* [WORK REQUIRED]:
Include in the output exactly the lines from the opening of the data through the line containing "const OVAL_SAMPLES = 1440;", and nothing more.

****************

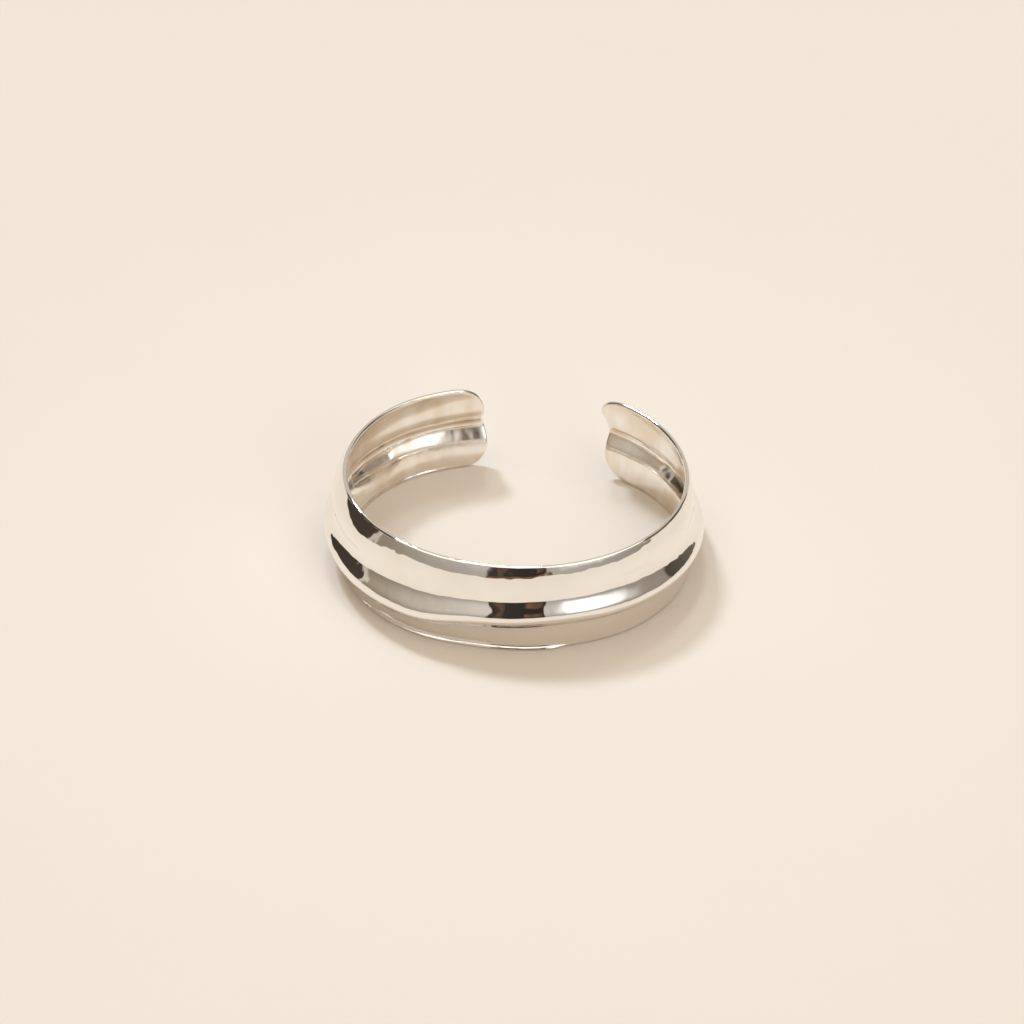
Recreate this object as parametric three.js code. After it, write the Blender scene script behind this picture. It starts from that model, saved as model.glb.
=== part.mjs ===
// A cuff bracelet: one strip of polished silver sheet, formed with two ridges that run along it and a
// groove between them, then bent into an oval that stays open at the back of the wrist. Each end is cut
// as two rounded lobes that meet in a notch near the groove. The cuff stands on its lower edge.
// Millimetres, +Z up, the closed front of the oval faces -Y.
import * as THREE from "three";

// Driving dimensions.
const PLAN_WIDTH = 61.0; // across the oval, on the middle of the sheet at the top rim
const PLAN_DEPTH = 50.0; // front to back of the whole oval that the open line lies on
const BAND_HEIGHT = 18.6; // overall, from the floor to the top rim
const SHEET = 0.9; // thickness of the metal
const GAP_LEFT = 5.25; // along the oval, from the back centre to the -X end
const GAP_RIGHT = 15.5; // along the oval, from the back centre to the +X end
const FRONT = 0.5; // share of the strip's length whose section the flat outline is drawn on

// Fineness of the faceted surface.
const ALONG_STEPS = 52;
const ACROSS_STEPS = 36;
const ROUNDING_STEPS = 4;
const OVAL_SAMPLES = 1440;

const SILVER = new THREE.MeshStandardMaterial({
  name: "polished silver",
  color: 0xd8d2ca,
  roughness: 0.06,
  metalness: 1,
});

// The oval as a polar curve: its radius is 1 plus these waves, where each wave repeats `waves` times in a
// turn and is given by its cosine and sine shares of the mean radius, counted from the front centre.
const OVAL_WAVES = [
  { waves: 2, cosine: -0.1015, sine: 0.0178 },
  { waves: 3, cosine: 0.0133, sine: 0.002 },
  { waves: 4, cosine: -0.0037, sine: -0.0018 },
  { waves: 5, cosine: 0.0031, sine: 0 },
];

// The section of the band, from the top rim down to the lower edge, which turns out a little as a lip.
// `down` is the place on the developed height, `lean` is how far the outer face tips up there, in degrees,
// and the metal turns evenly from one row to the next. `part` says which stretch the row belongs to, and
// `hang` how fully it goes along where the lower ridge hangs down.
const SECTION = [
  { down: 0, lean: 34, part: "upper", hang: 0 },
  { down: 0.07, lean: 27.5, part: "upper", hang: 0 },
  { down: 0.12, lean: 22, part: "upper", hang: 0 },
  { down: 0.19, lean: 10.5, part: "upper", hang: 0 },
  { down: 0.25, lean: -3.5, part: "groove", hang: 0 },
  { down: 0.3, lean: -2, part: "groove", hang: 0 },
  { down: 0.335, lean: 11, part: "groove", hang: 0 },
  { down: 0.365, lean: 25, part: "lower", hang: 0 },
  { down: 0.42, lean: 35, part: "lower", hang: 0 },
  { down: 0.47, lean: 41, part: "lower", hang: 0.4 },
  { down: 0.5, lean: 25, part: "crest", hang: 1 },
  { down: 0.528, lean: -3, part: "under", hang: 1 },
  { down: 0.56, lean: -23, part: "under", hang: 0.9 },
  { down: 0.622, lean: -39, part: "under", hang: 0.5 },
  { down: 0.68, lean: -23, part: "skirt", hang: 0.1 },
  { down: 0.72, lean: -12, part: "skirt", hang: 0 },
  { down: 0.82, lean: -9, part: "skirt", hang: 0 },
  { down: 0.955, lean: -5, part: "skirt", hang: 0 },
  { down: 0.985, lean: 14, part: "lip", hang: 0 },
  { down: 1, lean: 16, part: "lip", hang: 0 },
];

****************

* [FULL OUTPUT]:
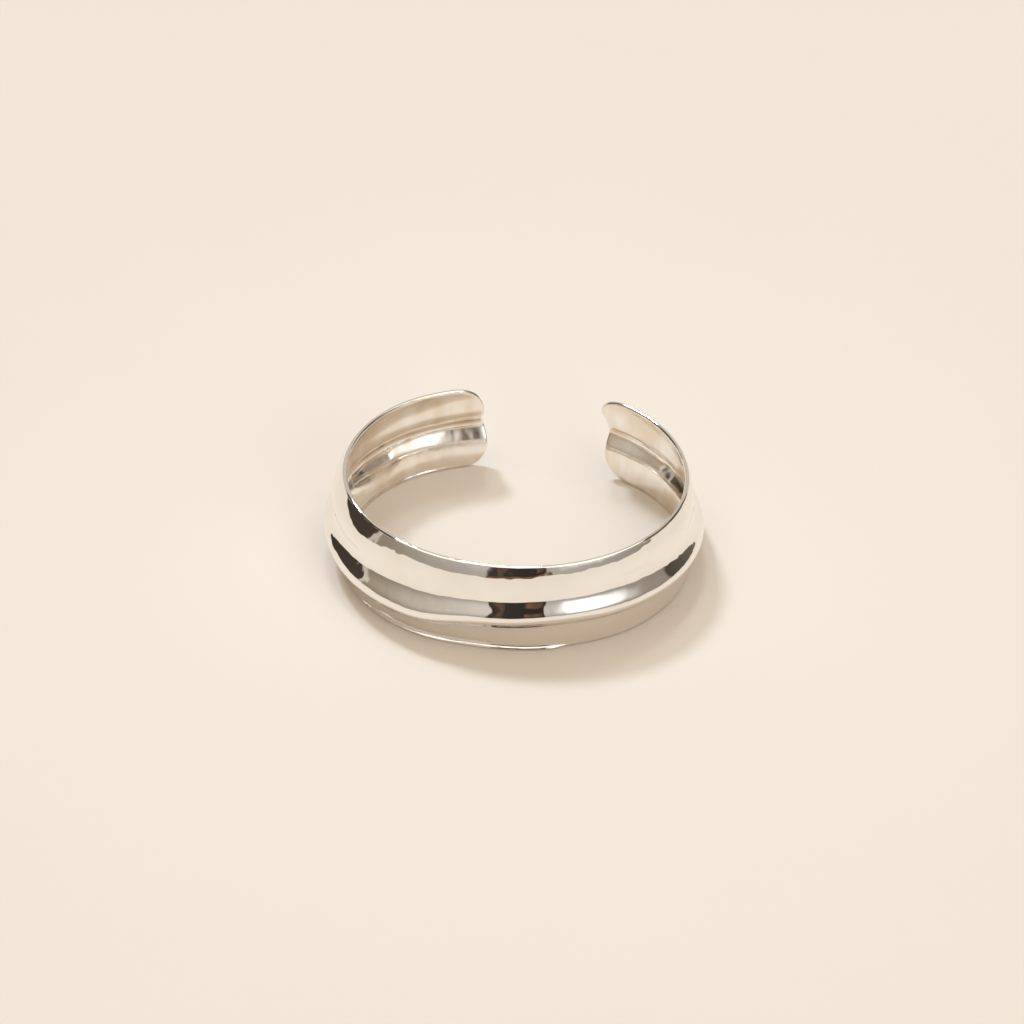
Recreate this object as parametric three.js code. After it, write the Blender scene script behind this picture. It starts from that model, saved as model.glb.
=== part.mjs ===
// A cuff bracelet: one strip of polished silver sheet, formed with two ridges that run along it and a
// groove between them, then bent into an oval that stays open at the back of the wrist. Each end is cut
// as two rounded lobes that meet in a notch near the groove. The cuff stands on its lower edge.
// Millimetres, +Z up, the closed front of the oval faces -Y.
import * as THREE from "three";

// Driving dimensions.
const PLAN_WIDTH = 61.0; // across the oval, on the middle of the sheet at the top rim
const PLAN_DEPTH = 50.0; // front to back of the whole oval that the open line lies on
const BAND_HEIGHT = 18.6; // overall, from the floor to the top rim
const SHEET = 0.9; // thickness of the metal
const GAP_LEFT = 5.25; // along the oval, from the back centre to the -X end
const GAP_RIGHT = 15.5; // along the oval, from the back centre to the +X end
const FRONT = 0.5; // share of the strip's length whose section the flat outline is drawn on

// Fineness of the faceted surface.
const ALONG_STEPS = 52;
const ACROSS_STEPS = 36;
const ROUNDING_STEPS = 4;
const OVAL_SAMPLES = 1440;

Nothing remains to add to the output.